Short exercise → Would you restate all the data that follows, word for word?

***** Data to process

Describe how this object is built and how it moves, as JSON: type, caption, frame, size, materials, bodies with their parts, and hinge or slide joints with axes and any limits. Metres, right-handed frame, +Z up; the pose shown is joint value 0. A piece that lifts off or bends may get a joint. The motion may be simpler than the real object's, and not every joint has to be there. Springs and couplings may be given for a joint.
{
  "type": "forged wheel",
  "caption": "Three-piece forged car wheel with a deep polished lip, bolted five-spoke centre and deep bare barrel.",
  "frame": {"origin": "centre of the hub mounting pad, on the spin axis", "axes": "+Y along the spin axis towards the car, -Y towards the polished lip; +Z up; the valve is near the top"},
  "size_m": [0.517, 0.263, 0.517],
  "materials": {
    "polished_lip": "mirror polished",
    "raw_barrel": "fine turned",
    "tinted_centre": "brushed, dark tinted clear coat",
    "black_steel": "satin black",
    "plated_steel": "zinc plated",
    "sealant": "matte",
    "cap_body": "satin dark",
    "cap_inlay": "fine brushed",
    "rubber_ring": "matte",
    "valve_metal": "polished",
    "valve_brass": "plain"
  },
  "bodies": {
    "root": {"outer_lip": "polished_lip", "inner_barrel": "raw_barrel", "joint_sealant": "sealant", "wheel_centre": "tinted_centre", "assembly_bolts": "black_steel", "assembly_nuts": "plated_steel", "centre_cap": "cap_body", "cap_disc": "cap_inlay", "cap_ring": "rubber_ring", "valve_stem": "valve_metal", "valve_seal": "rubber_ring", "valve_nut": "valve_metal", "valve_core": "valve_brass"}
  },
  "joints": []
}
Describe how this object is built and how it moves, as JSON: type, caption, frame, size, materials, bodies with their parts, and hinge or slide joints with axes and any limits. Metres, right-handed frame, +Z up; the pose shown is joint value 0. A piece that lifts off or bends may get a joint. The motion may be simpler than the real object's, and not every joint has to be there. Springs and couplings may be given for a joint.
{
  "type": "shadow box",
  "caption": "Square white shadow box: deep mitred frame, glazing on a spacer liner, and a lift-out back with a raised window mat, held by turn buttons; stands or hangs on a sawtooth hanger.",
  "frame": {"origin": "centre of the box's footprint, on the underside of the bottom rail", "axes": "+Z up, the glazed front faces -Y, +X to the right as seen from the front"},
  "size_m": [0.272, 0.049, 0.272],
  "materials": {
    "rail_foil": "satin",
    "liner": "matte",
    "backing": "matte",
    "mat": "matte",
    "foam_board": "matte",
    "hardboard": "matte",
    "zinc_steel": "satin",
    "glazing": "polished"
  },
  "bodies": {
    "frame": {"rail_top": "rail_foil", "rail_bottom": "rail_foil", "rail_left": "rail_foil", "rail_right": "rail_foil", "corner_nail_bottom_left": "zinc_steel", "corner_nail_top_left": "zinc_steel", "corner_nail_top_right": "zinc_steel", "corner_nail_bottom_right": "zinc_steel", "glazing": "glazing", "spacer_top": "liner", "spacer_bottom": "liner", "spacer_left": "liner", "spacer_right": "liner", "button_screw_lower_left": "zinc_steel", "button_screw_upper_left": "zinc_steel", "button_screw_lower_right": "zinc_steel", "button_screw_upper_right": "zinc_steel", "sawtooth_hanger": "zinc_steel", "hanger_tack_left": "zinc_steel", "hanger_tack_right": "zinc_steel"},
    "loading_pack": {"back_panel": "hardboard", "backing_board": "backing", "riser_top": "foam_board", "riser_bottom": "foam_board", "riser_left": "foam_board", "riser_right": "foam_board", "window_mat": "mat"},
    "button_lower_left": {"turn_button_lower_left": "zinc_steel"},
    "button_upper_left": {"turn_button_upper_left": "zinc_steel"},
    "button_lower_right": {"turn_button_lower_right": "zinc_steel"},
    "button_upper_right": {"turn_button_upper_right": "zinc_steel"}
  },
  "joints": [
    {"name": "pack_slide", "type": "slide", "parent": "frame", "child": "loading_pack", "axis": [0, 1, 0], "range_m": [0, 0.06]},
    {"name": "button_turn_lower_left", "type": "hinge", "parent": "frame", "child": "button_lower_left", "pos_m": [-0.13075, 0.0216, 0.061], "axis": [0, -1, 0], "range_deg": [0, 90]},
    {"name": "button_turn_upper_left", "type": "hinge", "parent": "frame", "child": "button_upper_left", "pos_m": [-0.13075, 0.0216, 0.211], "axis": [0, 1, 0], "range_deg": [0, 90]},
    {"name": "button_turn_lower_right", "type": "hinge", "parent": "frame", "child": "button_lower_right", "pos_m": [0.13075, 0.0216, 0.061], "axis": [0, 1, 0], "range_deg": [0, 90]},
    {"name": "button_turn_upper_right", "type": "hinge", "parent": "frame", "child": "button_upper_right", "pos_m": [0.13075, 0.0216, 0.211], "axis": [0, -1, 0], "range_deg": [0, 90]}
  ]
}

**********

Correct result →
Describe how this object is built and how it moves, as JSON: type, caption, frame, size, materials, bodies with their parts, and hinge or slide joints with axes and any limits. Metres, right-handed frame, +Z up; the pose shown is joint value 0. A piece that lifts off or bends may get a joint. The motion may be simpler than the real object's, and not every joint has to be there. Springs and couplings may be given for a joint.
{
  "type": "forged wheel",
  "caption": "Three-piece forged car wheel with a deep polished lip, bolted five-spoke centre and deep bare barrel.",
  "frame": {"origin": "centre of the hub mounting pad, on the spin axis", "axes": "+Y along the spin axis towards the car, -Y towards the polished lip; +Z up; the valve is near the top"},
  "size_m": [0.517, 0.263, 0.517],
  "materials": {
    "polished_lip": "mirror polished",
    "raw_barrel": "fine turned",
    "tinted_centre": "brushed, dark tinted clear coat",
    "black_steel": "satin black",
    "plated_steel": "zinc plated",
    "sealant": "matte",
    "cap_body": "satin dark",
    "cap_inlay": "fine brushed",
    "rubber_ring": "matte",
    "valve_metal": "polished",
    "valve_brass": "plain"
  },
  "bodies": {
    "root": {"outer_lip": "polished_lip", "inner_barrel": "raw_barrel", "joint_sealant": "sealant", "wheel_centre": "tinted_centre", "assembly_bolts": "black_steel", "assembly_nuts": "plated_steel", "centre_cap": "cap_body", "cap_disc": "cap_inlay", "cap_ring": "rubber_ring", "valve_stem": "valve_metal", "valve_seal": "rubber_ring", "valve_nut": "valve_metal", "valve_core": "valve_brass"}
  },
  "joints": []
}
Describe how this object is built and how it moves, as JSON: type, caption, frame, size, materials, bodies with their parts, and hinge or slide joints with axes and any limits. Metres, right-handed frame, +Z up; the pose shown is joint value 0. A piece that lifts off or bends may get a joint. The motion may be simpler than the real object's, and not every joint has to be there. Springs and couplings may be given for a joint.
{
  "type": "shadow box",
  "caption": "Square white shadow box: deep mitred frame, glazing on a spacer liner, and a lift-out back with a raised window mat, held by turn buttons; stands or hangs on a sawtooth hanger.",
  "frame": {"origin": "centre of the box's footprint, on the underside of the bottom rail", "axes": "+Z up, the glazed front faces -Y, +X to the right as seen from the front"},
  "size_m": [0.272, 0.049, 0.272],
  "materials": {
    "rail_foil": "satin",
    "liner": "matte",
    "backing": "matte",
    "mat": "matte",
    "foam_board": "matte",
    "hardboard": "matte",
    "zinc_steel": "satin",
    "glazing": "polished"
  },
  "bodies": {
    "frame": {"rail_top": "rail_foil", "rail_bottom": "rail_foil", "rail_left": "rail_foil", "rail_right": "rail_foil", "corner_nail_bottom_left": "zinc_steel", "corner_nail_top_left": "zinc_steel", "corner_nail_top_right": "zinc_steel", "corner_nail_bottom_right": "zinc_steel", "glazing": "glazing", "spacer_top": "liner", "spacer_bottom": "liner", "spacer_left": "liner", "spacer_right": "liner", "button_screw_lower_left": "zinc_steel", "button_screw_upper_left": "zinc_steel", "button_screw_lower_right": "zinc_steel", "button_screw_upper_right": "zinc_steel", "sawtooth_hanger": "zinc_steel", "hanger_tack_left": "zinc_steel", "hanger_tack_right": "zinc_steel"},
    "loading_pack": {"back_panel": "hardboard", "backing_board": "backing", "riser_top": "foam_board", "riser_bottom": "foam_board", "riser_left": "foam_board", "riser_right": "foam_board", "window_mat": "mat"},
    "button_lower_left": {"turn_button_lower_left": "zinc_steel"},
    "button_upper_left": {"turn_button_upper_left": "zinc_steel"},
    "button_lower_right": {"turn_button_lower_right": "zinc_steel"},
    "button_upper_right": {"turn_button_upper_right": "zinc_steel"}
  },
  "joints": [
    {"name": "pack_slide", "type": "slide", "parent": "frame", "child": "loading_pack", "axis": [0, 1, 0], "range_m": [0, 0.06]},
    {"name": "button_turn_lower_left", "type": "hinge", "parent": "frame", "child": "button_lower_left", "pos_m": [-0.13075, 0.0216, 0.061], "axis": [0, -1, 0], "range_deg": [0, 90]},
    {"name": "button_turn_upper_left", "type": "hinge", "parent": "frame", "child": "button_upper_left", "pos_m": [-0.13075, 0.0216, 0.211], "axis": [0, 1, 0], "range_deg": [0, 90]},
    {"name": "button_turn_lower_right", "type": "hinge", "parent": "frame", "child": "button_lower_right", "pos_m": [0.13075, 0.0216, 0.061], "axis": [0, 1, 0], "range_deg": [0, 90]},
    {"name": "button_turn_upper_right", "type": "hinge", "parent": "frame", "child": "button_upper_right", "pos_m": [0.13075, 0.0216, 0.211], "axis": [0, -1, 0], "range_deg": [0, 90]}
  ]
}